I blushed beneath my N95 mask, gowned in my full PPE (personal protective equipment). There was so much physical barrier between us, yet so much warmth.

It’s a blessing to meet patients like these, who are so kind and understanding.

Oftentimes, as we approach a new patient to perform a procedure, there is that hesitation. We carry the medical student’s guilt with us, stammering as we launch into our spiel.

“Hi, my name is _____, I’m a medical student. Is it okay if I take your blood for you?”

It’s almost as if I’m saying: I am a medical student and I am inexperienced. I might potentially hurt you or not do as good a job. Will you, with this knowledge and this understanding, still grant me the permission to try?

For every patient who nods his or her head, it is a grace and a privilege.

I remember the time when my mum recounted her visit to the hospital to me.

“I was having such a bad headache that day and the whole world was spinning around me. There was this young doctor who asked if she could examine me before her senior consultant came in. She spent a lot of time tilting my head around and covering and uncovering my eyes. She even lay me down on the bed to perform this unusual head-turning manoeuvre on me.”

“In the past, I wouldn’t have agreed. I was already so dizzy…”

“But then I thought about you in medical school… I thought about you in the hospitals with the patients, how clumsy you always are at home, and how they would still let you do all sorts of crazy things on them. And I told the trainee to go ahead.”

My mum gave me the side eye and I hugged her. I knew this was her way of saying she loved me. It was also a not-so-subtle hint to be more adroit and organised with the housework.

After setting the plug for the uncle, I went back to take his medical history.

He had arrived at the hospital’s Emergency Department in the early morning with acute onset shortness of breath, which he was worried might be another asthma exacerbation.

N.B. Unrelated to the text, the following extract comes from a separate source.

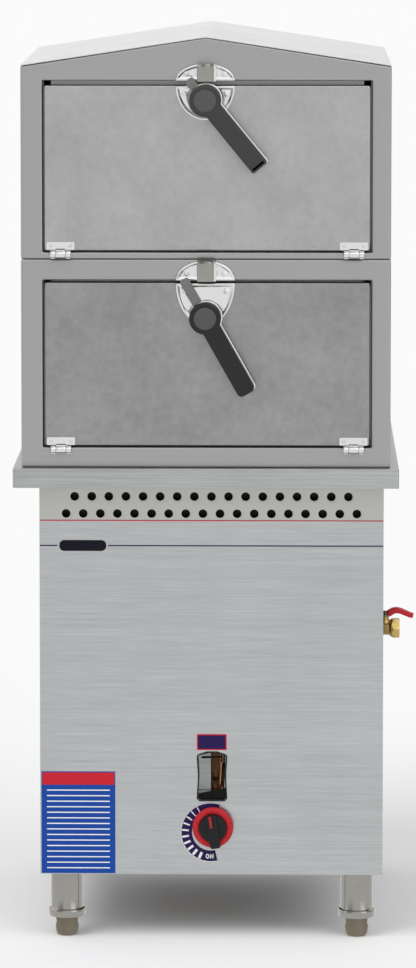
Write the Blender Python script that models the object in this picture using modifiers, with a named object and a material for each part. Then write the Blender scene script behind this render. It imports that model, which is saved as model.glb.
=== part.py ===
"""Gas steamer: a two-tier steam cabinet with drop-down doors over a gas-fired water tank.

Units are metres, +Z is up and the front faces -Y. Lengths are laid out from the middle of the
ledge on the floor, and the empty called steamer moves that layout so that the origin is the
middle of the bounding box's bottom.
"""

import math

import bmesh
import bpy
from mathutils import Vector

MM = 0.001

# Sheet, fits and facets
SHEET = 1.5 * MM
FIT = 0.3 * MM
OVERRUN = 2 * MM
WELD = 0.01 * MM
ROUND_STEPS = 32
SMALL_STEPS = 20

# Ledge
LEDGE_WIDTH = 630 * MM
LEDGE_DEPTH = 630 * MM
LEDGE_TOP = 788.5 * MM
LEDGE_HEIGHT = 32 * MM

# Lower body
LEDGE_OVERHANG_SIDE = 33.2 * MM
LEDGE_OVERHANG_FRONT = 33 * MM
BODY_SHIFT = 8.8 * MM
BODY_BOTTOM = 110.5 * MM
VENT_STRIP_HEIGHT = 87.2 * MM
VENT_HOLE_RADIUS = 7 * MM
VENT_PITCH = 28 * MM
VENT_MARGIN = 28 * MM
VENT_FIRST_DROP = 48.4 * MM
VENT_ROW_PITCH = 28.3 * MM

# Base frame
FRAME_STOCK = 3 * MM
FRAME_UPSTAND = 25 * MM
FRAME_FLANGE = 80 * MM

# Legs and levelling feet
LEG_INSET = 42 * MM
LEG_RADIUS = 26.5 * MM
LEG_WALL = 1.5 * MM
COLLAR_RADIUS = 30 * MM
COLLAR_HEIGHT = 13 * MM
PLUG_HEIGHT = 27 * MM
FOOT_HEIGHT = 33 * MM
FOOT_RADIUS = 19.2 * MM
FOOT_SOLE_RADIUS = 15 * MM
FOOT_SCREW_RADIUS = 6 * MM
FOOT_SCREW_LENGTH = 60 * MM

# Water tank
TANK_MARGIN = 65 * MM
TANK_HEIGHT = 294.5 * MM
TANK_RIM = 20 * MM

# Drain valve on the right side
VALVE_Y = -230 * MM
VALVE_RISE = 17 * MM
VALVE_OUTSET = 4 * MM
VALVE_HALF_LENGTH = 23.6 * MM
VALVE_HEX_RADIUS = 17.4 * MM
VALVE_HEX_LENGTH = 12 * MM
VALVE_BARREL_RADIUS = 11.7 * MM
VALVE_BALL_RADIUS = 9.2 * MM
VALVE_BORE_RADIUS = 5.5 * MM
VALVE_SOCKET_DEPTH = 11 * MM
STEM_RADIUS = 3.4 * MM
STEM_BOSS_RADIUS = 6.2 * MM
STEM_BOSS_HEIGHT = 21.5 * MM
LEVER_WIDTH = 15 * MM
LEVER_STOCK = 2.6 * MM
LEVER_GRIP_STOCK = 7.5 * MM
LEVER_REACH = 46.6 * MM
LEVER_RISE = 7 * MM
LEVER_DROP = 5 * MM
LEVER_NUT_RADIUS = 6.4 * MM
LEVER_NUT_HEIGHT = 4.5 * MM
WINDOW_MARGIN = 7 * MM
WINDOW_CORNER = 6 * MM
DRAIN_PIPE_RADIUS = 10.6 * MM
DRAIN_PIPE_WALL = 2.6 * MM
DRAIN_PIPE_ENTRY = 6 * MM

# Gas side: control valve, knob and dial on the front panel
KNOB_X = 11.4 * MM
KNOB_RISE = 80.5 * MM
KNOB_RADIUS = 22.6 * MM
KNOB_DEPTH = 12 * MM
KNOB_RING_RADIUS = 33.5 * MM
KNOB_RING_DEPTH = 8 * MM
KNOB_TRAVEL = 6 * MM
KNOB_STANDOFF = 8 * MM
GRIP_BAR_WIDTH = 17.5 * MM
GRIP_BAR_HEIGHT = 9 * MM
SPINDLE_RADIUS = 4 * MM
SPINDLE_GRASP = 10 * MM
CONTROL_WIDTH = 46 * MM
CONTROL_HEIGHT = 40 * MM
CONTROL_DEPTH = 44 * MM
CONTROL_NOSE_RADIUS = 15 * MM
CONTROL_NOSE_LENGTH = 22 * MM
PLUNGER_RADIUS = 10 * MM
PLUNGER_LENGTH = 7 * MM
DIAL_SHIFT = 3.6 * MM
DIAL_DROP = 10 * MM
DIAL_INNER_RADIUS = 31 * MM
DIAL_OUTER_RADIUS = 49.4 * MM
DIAL_STOCK = 0.8 * MM
DIAL_START = 72
DIAL_END = 283
KNOB_TILT = 8.5

# Sight port above the knob
PORT_SHIFT = 1.6 * MM
PORT_RISE = 41.6 * MM
PORT_WIDTH = 50 * MM
PORT_HEIGHT = 83 * MM
PORT_WAIST = 1.6 * MM
PORT_SHOULDER = 9 * MM
PORT_ARCH = 4 * MM
PORT_WALL = 2.4 * MM
PORT_DEPTH = 36 * MM
PORT_PROUD = 1.6 * MM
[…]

He had been hospitalised multiple times for recurrent pneumonia, on a background of asthma-chronic obstructive pulmonary disease (COPD) overlap syndrome. This was a disease characterised by persistent airflow limitation, with mixed features of both asthma and COPD.

Besides his condition, we also spoke about his life as a hawker.

The uncle sold popiah with his wife in one of the food centres in the heartland. He beamed with pride when he shared that his popiah stall was famous, being frequented by ministers and celebrities from time to time. His customers came from all walks of life.

He whipped out his phone and scrolled through the photo gallery, tapping open an old photo taken in front of his stall with the then defence minister.

“Come, take down my stall name. Please drop by if you happen to be around the estate. Bring your family to eat my popiah.”

Amused and revivified by the uncle’s enthusiasm, I scrawled down the stall’s address, promising to visit if I was in the vicinity.

As he showed me more pictures of his popiah – braised turnip, peanut bits and crab meat ensconced in translucent, paper-thin rice wraps – I asked him: “What makes a good popiah? Or what do you think makes your popiah so great?”

“Practice,” he said decisively. “You practise until you make the perfect popiah.”

“I spent 10 years figuring out how to whip up the perfect popiah: which type of rice wrap to use, how much liao (ingredients) to put and how to pack everything in perfectly. I spent another 10 years experimenting with the sweet bean paste, honing my intuition for the flavour and taste,” he explained.

“It’s all about practice and patience, xiao mei. Just like you with the needle. How do you know the vein is there? Because you got see before, right? And you got do.”

Popiah-making is the same. I just keep on making popiah and, every day, I try to make my popiah a little better.”

I improved on my plug setting and gained some popiah-making insights that afternoon.

I thank all the patients I have had and learnt from. You give me the chance to grow into the doctor I hope to become one day.